Ancak, fiyatları geçen yıl nasıl ki vergi ve kur artışları tırmanışa geçirmişse, bu yıl da aynı ölçekte olmasa da benzer gelişmeler yaşanmayacağının garantisi yok ki. Bütçenin çok iyi gitmediği ortada; bunu bizzat Maliye Bakanı söylüyor. İçki ve sigaraya yeni vergiler getirilmesi gündemde. Başka vergiler de her an gündeme gelebilir. Döviz kurunu şimdilik tutuyoruz, kısa süreli de olsa hızlı dalgalanmalar yaşanırsa, ne olacak.

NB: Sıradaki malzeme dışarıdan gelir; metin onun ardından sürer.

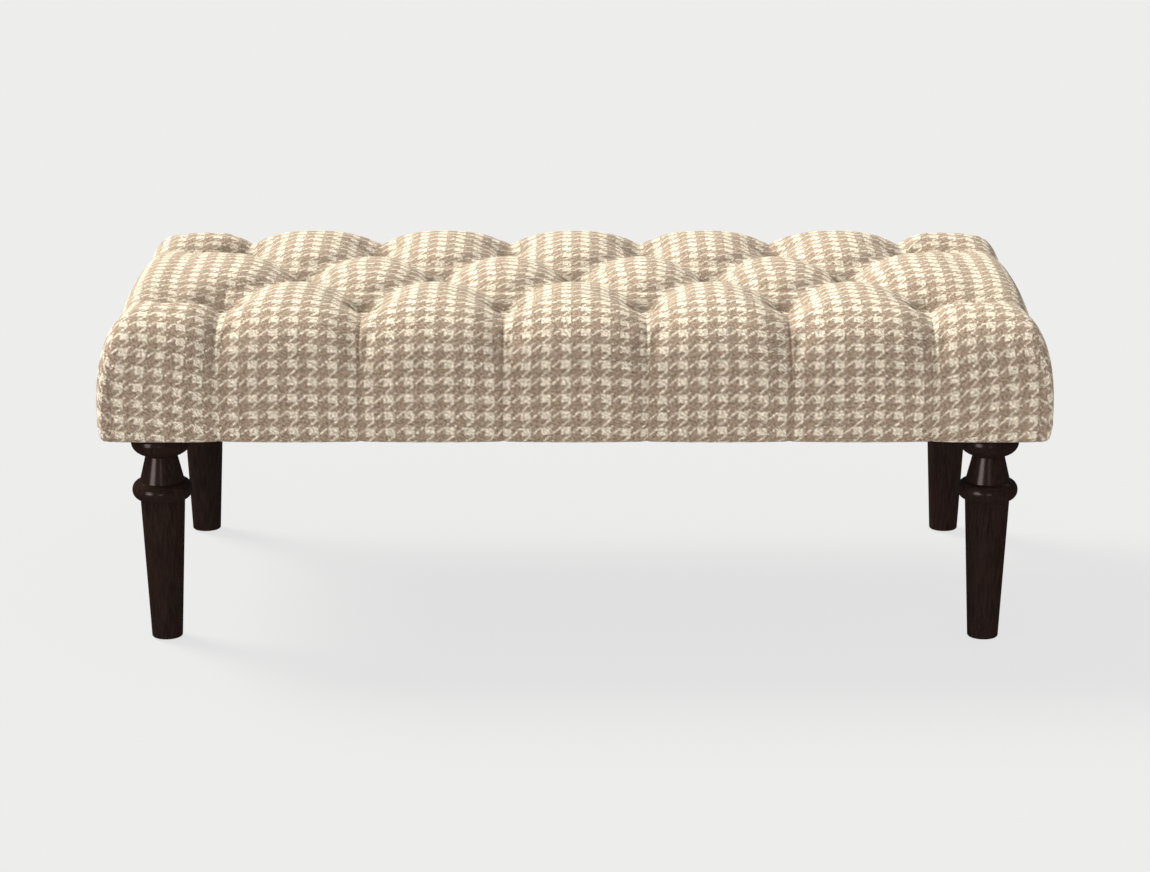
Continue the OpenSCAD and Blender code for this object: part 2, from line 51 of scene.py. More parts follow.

Dolayısıyla enflasyonda geldiğimiz noktayı önemseyelim, daha da önemlisi gidişata bakarak umutlu olalım olmasına ama, bu beladan tümüyle kurtulduğumuzu da sanmayalım. Ayrıca, AB'nin "öldü-bitti" denilen ekonomilerinde bile enflasyonun bizden düşük seyrettiğini de göz ardı etmeyelim.